A study hypothesis can usually not be evaluated by a statistical test of a single null hypothesis. The study may be based on comparisons of more than two groups and of more than one endpoint. Several, perhaps hundreds of statistical tests can then be found in a manuscript, and when multiple null hypotheses are tested, the false positive risk increases with the number of tested hypotheses. In confirmatory studies the significance level may need to be corrected for the multiplicity. One often used method is named after an Italian statistician, Bonferroni.

One common misunderstanding is that all multiplicity problems are solved by correcting the significance level for the number of group comparisons. This leads, however, to an insufficient correction when multiple endpoints are ignored.

Significance and nonsignificance

It is a common belief that a statistically significant finding always is practically important and that statistical nonsignificance is a good indication of "no difference". This belief is a major mistake. Statistical significance is a measure of uncertainty, not of importance; practical importance has to be shown by other means than p-values. Equivalence and non-inferiority can only be statistically tested when an equivalence or non-inferiority margin, specifying the practical importance, has been defined.

Regression effects

When evaluating the effect of a treatment, it may be tempting to perform the treatment on a group of subjects that have scored extremely on some measurement, and then measure the subjects again after the treatment. The difference in the measured values would provide a good estimate of the treatment effect. Or wouldn't it?

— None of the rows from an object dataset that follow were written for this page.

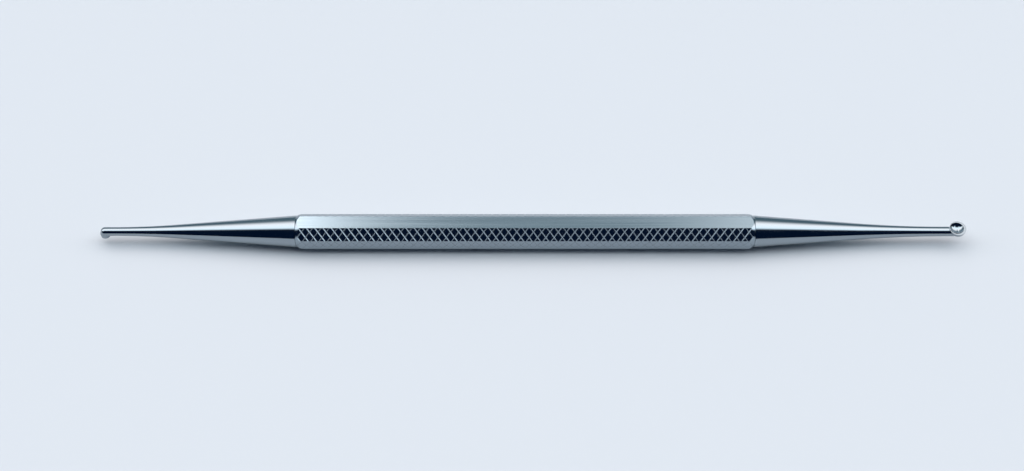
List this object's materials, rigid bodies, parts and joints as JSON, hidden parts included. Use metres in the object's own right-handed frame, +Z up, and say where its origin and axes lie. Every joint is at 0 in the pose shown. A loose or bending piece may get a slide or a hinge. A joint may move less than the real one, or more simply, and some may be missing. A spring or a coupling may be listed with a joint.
{
  "type": "double-ended dental curette",
  "caption": "Double-ended spoon curette: knurled octagonal handle with a plain top flat and a slender tapered shank at each end, one ending in a large round cup, one in a small one.",
  "frame": {"origin": "middle of the handle flat that the instrument lies on", "axes": "+X along the handle towards the large cup, +Z up out of the plain marking flat, +Y the rest of a right-handed frame"},
  "size_m": [0.1402, 0.0054, 0.0053],
  "materials": {
    "handle_steel": "satin, diamond knurled on seven flats, plain on the eighth",
    "polished_steel": "polished"
  },
  "bodies": {
    "root": {"handle": "handle_steel", "large_cup_end": "polished_steel", "small_cup_end": "polished_steel"}
  },
  "joints": []
}
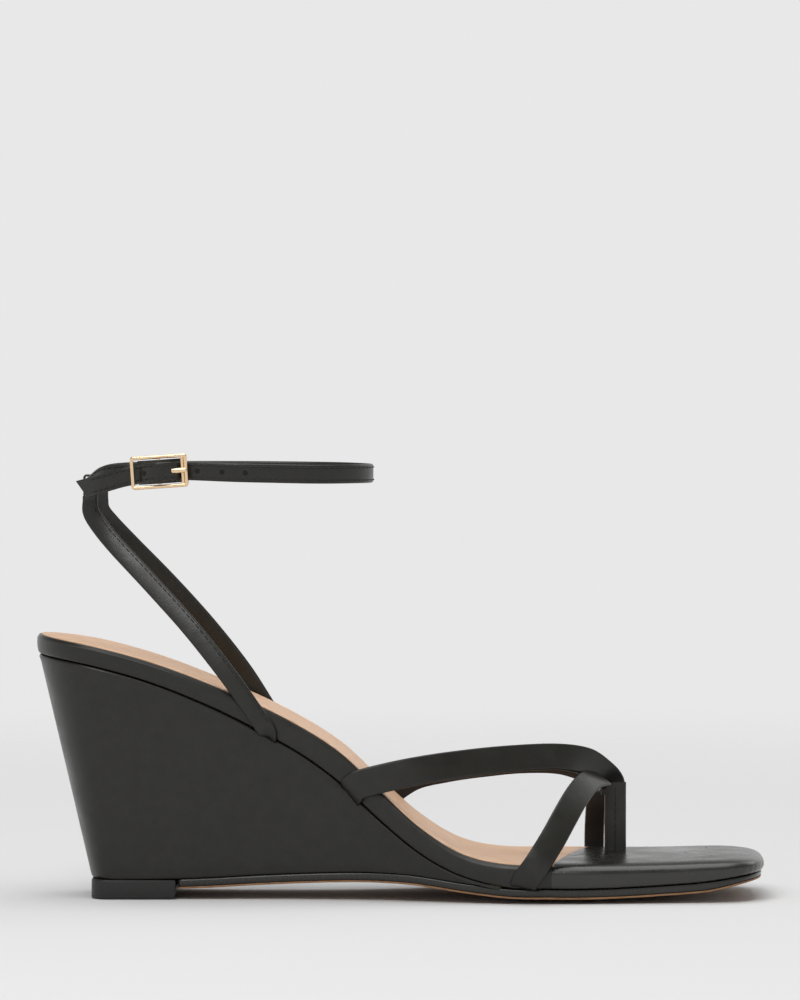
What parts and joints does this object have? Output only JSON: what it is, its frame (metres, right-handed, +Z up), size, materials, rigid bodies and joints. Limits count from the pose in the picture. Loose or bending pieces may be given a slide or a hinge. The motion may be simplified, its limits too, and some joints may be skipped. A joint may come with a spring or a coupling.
{
  "type": "wedge sandal",
  "caption": "Strappy wedge sandal for the right foot, with a square toe, a toe post, crossed instep straps, sling straps and a buckled ankle strap.",
  "frame": {"origin": "on the ground under the middle of the heel's top piece", "axes": "+X from heel to toe, +Y towards the inner side of the foot, +Z up"},
  "size_m": [0.2324, 0.082, 0.1419],
  "materials": {
    "black_leather": "smooth black calf leather, semi-matt",
    "toe_leather": "smooth black calf leather over a pad, semi-matt",
    "sock_leather": "undyed vegetable-tanned leather, matt",
    "strap_lining": "dark brown lining leather, matt",
    "outsole_leather": "thin leather outsole, raw edge",
    "runner": "black moulded runner, matt",
    "top_piece_rubber": "black moulded rubber, satin",
    "wedge_core": "moulded wedge, unseen",
    "insole_board": "fibre board, unseen",
    "filler": "cork filler, unseen",
    "foam": "open-cell foam, unseen",
    "steel": "plain steel, unseen",
    "buckle_gold": "pale gold plating, polished"
  },
  "bodies": {
    "root": {"top_piece": "top_piece_rubber", "top_piece_pins": "steel", "wedge_core": "wedge_core", "wedge_cover": "black_leather", "runner": "runner", "outsole": "outsole_leather", "insole_board": "insole_board", "shank": "steel", "shank_rivets": "steel", "heel_screws": "steel", "bottom_filler": "filler", "footbed_foam": "foam", "edge_binding": "black_leather", "toe_pad": "foam", "toe_cover": "toe_leather", "sock_lining": "sock_leather", "instep_strap_lateral": "black_leather", "instep_lining_lateral": "strap_lining", "instep_strap_medial": "black_leather", "instep_lining_medial": "strap_lining", "toe_strap": "black_leather", "toe_strap_lining": "strap_lining", "toe_loop": "black_leather", "toe_loop_lining": "strap_lining", "toe_post": "black_leather", "sling_lateral": "black_leather", "sling_medial": "black_leather", "back_loop": "black_leather"},
    "ankle": {"ankle_strap": "black_leather"},
    "buckle": {"buckle_frame": "buckle_gold", "buckle_bar": "buckle_gold"},
    "prong": {"buckle_prong": "buckle_gold"}
  },
  "joints": [
    {"name": "ankle_tilt", "type": "hinge", "parent": "root", "child": "ankle", "pos_m": [-0.0136, 0, 0.1306], "axis": [0, 1, 0], "range_deg": [-6, 6]},
    {"name": "buckle_rock", "type": "hinge", "parent": "ankle", "child": "buckle", "pos_m": [0.0098, -0.0262, 0.136], "axis": [-0.0685, 0.0133, 0.9976], "range_deg": [-3, 2]},
    {"name": "prong_lift", "type": "hinge", "parent": "buckle", "child": "prong", "pos_m": [0.0098, -0.0262, 0.136], "axis": [0.0685, -0.0133, -0.9976], "range_deg": [0, 8]}
  ]
}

The answer is, that if measurement errors and accidental variation affect the measurements randomly, more subjects will be included with too high values than with too low, and at the next measurement they will in general not be as unlucky; their measured values will tend to be less extreme. This statistical phenomenon is known as regression to the mean. The only practically way to properly account for such regression effects is to include a control group selected using the same criteria as the treated group. Treatment effects can then be separated from regression effects in the statistical analysis.

Four quartiles?

Given that only three quartiles are defined, the middle one also known as the median (see The International Statistical Institute. The Oxford Dictionary of Statistical Terms. Oxford University Press, New York 2003), it is surprisingly common to see results presented with four quartiles. The explanation is, of course, that the term is misunderstood. The misunderstanding is actually so common that the Merriam-Webster dictionary states that the four quartiles are the same as the four quarts defined by the three quartiles. Confusing? While the exact definition may be of minor importance when writing fiction, avoiding misunderstandings is a crucial part of scientific writing. Stick to the statistical definition of statistical terms.